I now understand that I got real lucky– maybe it was the friends I had or the books I read or the teacher / librarians I studied under or maybe I had too much James Joyce in me – I will not serve2-- but by junior year of college I began to realize that something vast and terrible was working its way through me. The realization that I could not live anyone’s dreams but my own.
Even at that age I knew I owed myself that much. Perhaps no more -- but at least that much.
To become a writer I had to learn so much, read so much, grow so much, but above all I had to put aside my family’s dreams, society’s dreams and find my own.
Which I did, in the end. Another story, for another time. Didn’t mean I didn’t help my family. That happened but much later, not immediately after college. And I never got over the guilt I felt for betraying the Plan, the Laws. It still pangs me, what might have been, what I might have done, especially when my writing goes poorly. I guess I never stopped being that kind of immigrant.
Autumn brings it all back to me, all those memories all those traitor feeling. But I comfort myself by remembering that I gave myself the only gift I could give, back when I had nothing to my name, the very gift my mother dreamed for us all a chance: a future.
The “immigrant” is not alone.

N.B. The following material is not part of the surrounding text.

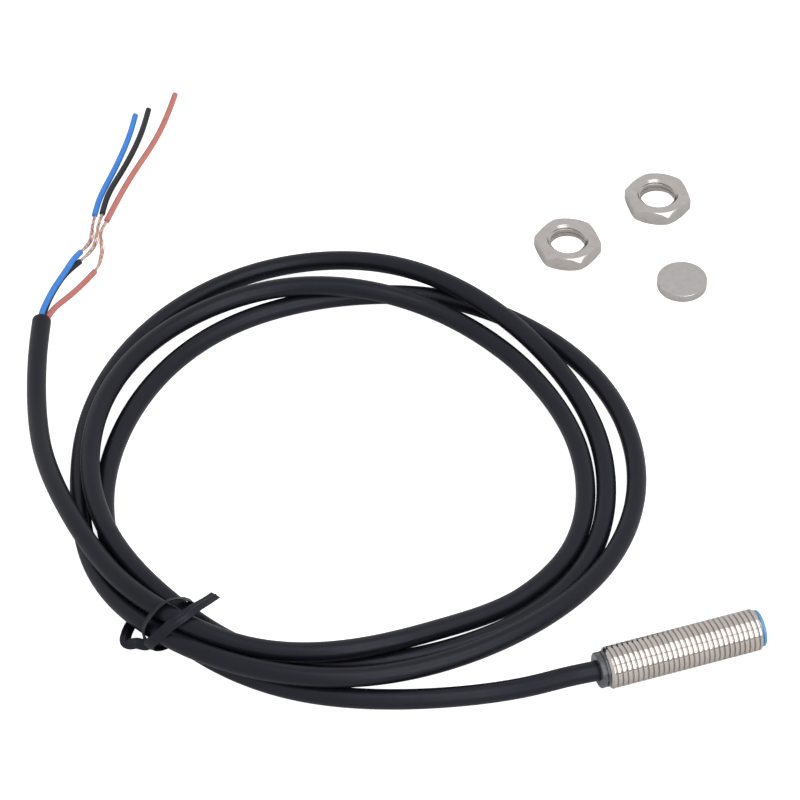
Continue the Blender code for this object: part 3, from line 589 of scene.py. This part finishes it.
def magnet():
    """A plated disc with a rounded rim, worn a little unevenly."""
    edge, thick = MAGNET_EDGE, MAGNET_HIGH.z - MAGNET_LOW.z
    radius = (MAGNET_HIGH.x - MAGNET_LOW.x) / 2.0
    profile = [(0.0, thick), (radius * 0.5, thick), (radius * 0.85, thick),
               *arc(radius - edge, thick - edge, edge, 90.0, 0.0, 6), (radius, thick / 2.0),
               *arc(radius - edge, edge, edge, 0.0, -90.0, 6), (radius * 0.6, 0.0), (0.0, 0.0)]
    vertices, faces = turned(profile, around(MAGNET_SIDES))
    centre = (MAGNET_LOW + MAGNET_HIGH) / 2.0
    centre.z = MAGNET_LOW.z
    worn = []
    for height, x, y in vertices:
        at_rim = max(0.0, 1.0 - abs(math.hypot(x, y) - radius) / (2.0 * edge))
        nick = max(0.0, noise.noise(Vector((x, y, height)) / MAGNET_NICK_SIZE) - 0.25) * at_rim
        worn.append(centre + Vector((x, y, height)) * (1.0 - MAGNET_NICK_DEPTH * nick))
    piece("magnet_disc", worn, faces, MAGNET_NICKEL, "target_magnet", "magnet", "target_magnet")


# Cable

def coil_stations():
    stations = []
    for turn in TURNS:
        for step, (radius, height) in enumerate(turn):
            angle = math.radians(TIE_CLOCK - STATION_STEP * step)
            spot = Vector((math.cos(angle), math.sin(angle), 0.0)) * radius * MM + COIL_CENTRE
            stations.append(spot + Vector((0.0, 0.0, height * MM + FLOOR_Z)))
    return stations


def cable():
    """The whole jacket, from inside the barrel round the coil to the stripped end."""
    route = spline_through(placed(LEAD_ROUTE) + coil_stations() + placed(TAIL_ROUTE), 1.0 * MM)
    inner = np.array([(x, 0.0, 0.0) for x in np.arange(INNER_END_X, route[0][0] - 0.5 * MM, -1.0 * MM)])
    points = np.vstack([inner, route])
    points[:, 2] = np.maximum(points[:, 2], FLOOR_Z + CABLE_RADIUS)
    vertices, faces, skin = tube(points, CABLE_RADIUS, 28, JACKET_EDGE)
    made = piece("cable", vertices, faces, JACKET, "sensor", "jacket", "cable_lead", "cable_coil",
                 "cable_tail", skin=skin)
    return made, points, route


def insulated(name, routes, colour, node):
    """A length of one core's insulation."""
    points = spline_through(placed(routes[colour]), 0.8 * MM)
    vertices, faces, skin = tube(points, CORE_RADIUS, 16, CORE_EDGE)
    return piece(f"{colour}_{name}", vertices, faces, CORE_FINISH[colour], "sensor", f"core_{colour}",
                 f"{colour}_{node}", skin=skin)


def copper_bundle(colour):
    """Fine copper wires twisted loosely together, a few of them standing away from the rest."""
    points = spline_through(placed(STRANDS[colour]), 0.5 * MM)
    _, side, up = directions_along(points)
    share = np.linspace(0.0, 1.0, len(points))
    shapes = []
    for wire in range(WIRES):
        away = BUNDLE_HEART + BUNDLE_SPREAD * math.sqrt((wire + 0.5) / WIRES)
        stray = 1.0 + (1.6 if wire % STRAY_EVERY == 2 else 0.25) * np.sin(math.pi * share) ** 2
        angle = wire * 2.4 + share * TURN * BUNDLE_TWIST + 0.5 * np.sin(share * 9.0 + wire)
        offset = side * np.cos(angle)[:, None] + up * np.sin(angle)[:, None]
        line = points + offset * (away * stray)[:, None]
        line[:, 2] = np.maximum(line[:, 2], FLOOR_Z + WIRE_RADIUS)
        vertices, faces, _ = tube(line, WIRE_RADIUS, 6, WIRE_EDGE)
        shapes.append((vertices, faces))
    return piece(f"{colour}_copper", *joined(*shapes), COPPER, "sensor", "copper", f"{colour}_strands",
                 sharp=60.0)


# Twist tie

def twist_tie():
    """A plastic ribbon over a wire: a small folded loop, a turn round the bundle, and a free end over it."""
    clock = math.radians(TIE_CLOCK)
    outward = Vector((math.cos(clock), math.sin(clock), 0.0))
    along = Vector((-math.sin(clock), math.cos(clock), 0.0))
    middle = COIL_CENTRE + outward * TIE_RADIUS + Vector((0.0, 0.0, FLOOR_Z))

    def local(out, far, up):
        return outward * out + along * far + Vector((0.0, 0.0, up))

    knots = [[*(middle + local(*spot) * MM), *(local(*face) * MM)] for spot, face in TIE_ROUTE]
    curve = spline_through(knots, 0.4 * MM)
    points, faces_out = curve[:, :3], curve[:, 3:]
    ahead = np.gradient(points, axis=0)
    ahead /= np.linalg.norm(ahead, axis=1)[:, None]
    across = np.cross(ahead, faces_out)
    across /= np.linalg.norm(across, axis=1)[:, None]
    out = np.cross(across, ahead)
    outline = list(RIBBON_HALF) + [(-a, -t) for a, t in RIBBON_HALF]
    vertices = [point + (a * w + t * o) * MM
                for point, w, o in zip(points, across, out) for a, t in outline]
    faces = lattice(len(points), len(outline))
    faces.append(tuple(range(len(outline))))
    faces.append(tuple(range((len(points) - 1) * len(outline), len(points) * len(outline))))
    return piece("tie_ribbon", vertices, faces, TIE_BLACK, "sensor", "tie", "twist_tie", sharp=50.0)


# Stage, light and camera

def area_light(name, power, size, place, aim):
    light = bpy.data.lights.new(name, "AREA")
    light.shape = "RECTANGLE"
    light.size, light.size_y = size
    light.energy = power
    lamp = bpy.data.objects.new(name, light)
    bpy.context.scene.collection.objects.link(lamp)
    lamp.location = place
    lamp.rotation_euler = (aim - place).to_track_quat("-Z", "Y").to_euler()


def softbox_place(angle, sideways):
    """A place on the softboxes' arc over the target, given in radians up from the front and in metres."""
    rise = Vector((0.0, -math.cos(angle), math.sin(angle))) * SOFTBOX_DISTANCE
    return VIEW_TARGET + rise + Vector((SOFTBOX_DISTANCE * SOFTBOX_SIDEWAYS + sideways, 0.0, 0.0))


def softboxes():
    aim = VIEW_TARGET + Vector((SOFTBOX_DISTANCE * SOFTBOX_SIDEWAYS, 0.0, 0.0))
    for name, low, high in SOFTBOXES:
        height = 2.0 * SOFTBOX_DISTANCE * math.tan(math.radians((high - low) / 2.0))
        place = softbox_place(math.radians((low + high) / 2.0), 0.0)
        area_light(f"{name}_softbox", SOFTBOX_POWER * height, (SOFTBOX_LENGTH, height), place, aim)


def dark_slats():
    """Black strips in the gaps below and between the softboxes, which nickel shows as thin dark lines."""
    edges = [SLAT_FOOT] + [angle for _, low, high in SOFTBOXES for angle in (low, high)]
    ends = (-SOFTBOX_LENGTH / 2.0, SOFTBOX_LENGTH / 2.0)
    vertices = [softbox_place(math.radians(angle), end) for angle in edges[:-1] for end in ends]
    faces = [(i, i + 1, i + 3, i + 2) for i in range(0, len(vertices), 4)]
    mesh = bpy.data.meshes.new("dark_slats")
    mesh.from_pydata(vertices, [], faces)
    mesh.materials.append(finish("black_card", (0.03, 0.03, 0.03), (0.02, 0.02, 0.02), 0.8, patch=40.0))
    slats = bpy.data.objects.new("dark_slats", mesh)
    slats.visible_camera = False
    slats.visible_shadow = False
    bpy.context.scene.collection.objects.link(slats)


def white_paper():
    """White paper, brightened for the camera as a photographer brightens it afterwards."""
    mesh = bpy.data.meshes.new("floor")
    bm = bmesh.new()
    bmesh.ops.create_circle(bm, cap_ends=True, segments=96, radius=PAPER_RADIUS)
    bm.to_mesh(mesh)
    bm.free()
    floor = bpy.data.objects.new("floor", mesh)
    floor.location = VIEW_TARGET
    bpy.context.scene.collection.objects.link(floor)
    paper = finish("white_paper", (0.67, 0.67, 0.67), (0.65, 0.65, 0.65), 0.8, patch=40.0, grain=1.0,
                   relief=0.01, Emission_Color=(1.0, 1.0, 1.0, 1.0))
    nodes, links = paper.node_tree.nodes, paper.node_tree.links
    glow = nodes.new("ShaderNodeMath")
    glow.operation = "MULTIPLY"
    glow.inputs[1].default_value = PAPER_GLOW
    links.new(nodes.new("ShaderNodeLightPath").outputs["Is Camera Ray"], glow.inputs[0])
    links.new(glow.outputs["Value"], nodes["Principled BSDF"].inputs["Emission Strength"])
    mesh.materials.append(paper)


def backdrop():
    world = bpy.data.worlds.new("studio")
    bpy.context.scene.world = world
    world.use_nodes = True
    background = world.node_tree.nodes["Background"]
    background.inputs["Color"].default_value = BACKDROP_COLOUR
    background.inputs["Strength"].default_value = BACKDROP_STRENGTH
    bpy.context.scene.view_settings.view_transform = "Standard"


def camera():
    lens = bpy.data.cameras.new("camera")
    lens.angle = VIEW_ANGLE
    lens.clip_start, lens.clip_end = 0.01, 20.0
    eye = bpy.data.objects.new("camera", lens)
    bpy.context.scene.collection.objects.link(eye)
    level = Vector((-math.sin(VIEW_BEARING), -math.cos(VIEW_BEARING), 0.0))
    back = level * math.cos(VIEW_TILT) + Vector((0.0, 0.0, math.sin(VIEW_TILT)))
    eye.location = VIEW_TARGET + back * VIEW_DISTANCE
    eye.rotation_euler = (-back).to_track_quat("-Z", "Y").to_euler()
    bpy.context.scene.camera = eye


barrel()
sensing_cap()
bush()
for nut in NUT_CORNERS:
    lock_nut(nut)
magnet()
jacket, jacket_line, cable_line = cable()
with_cable = [twist_tie()]
for core_colour in CORES:
    with_cable.append(insulated("insulation", CORES, core_colour, "core"))
    with_cable.append(copper_bundle(core_colour))
    with_cable.append(insulated("tip", SLEEVES, core_colour, "tip_sleeve"))
for node, material in INSIDE.items():
    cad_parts[node].data.materials.clear()
    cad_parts[node].data.materials.append(material)

white_paper()
backdrop()
softboxes()
dark_slats()
camera()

There are many “identities” with similar susceptibilities.
From Joyce’s A Portrait of the Artist as a Young Man: ““I will tell you what I will do and what I will not do. I will not serve that in which I no longer believe, whether it call itself my home, my fatherland, or my church: and I will try to express myself in some mode of life or art as freely as I can and as wholly as I can, using for my defence the only arms I allow myself to use — silence, exile and cunning.”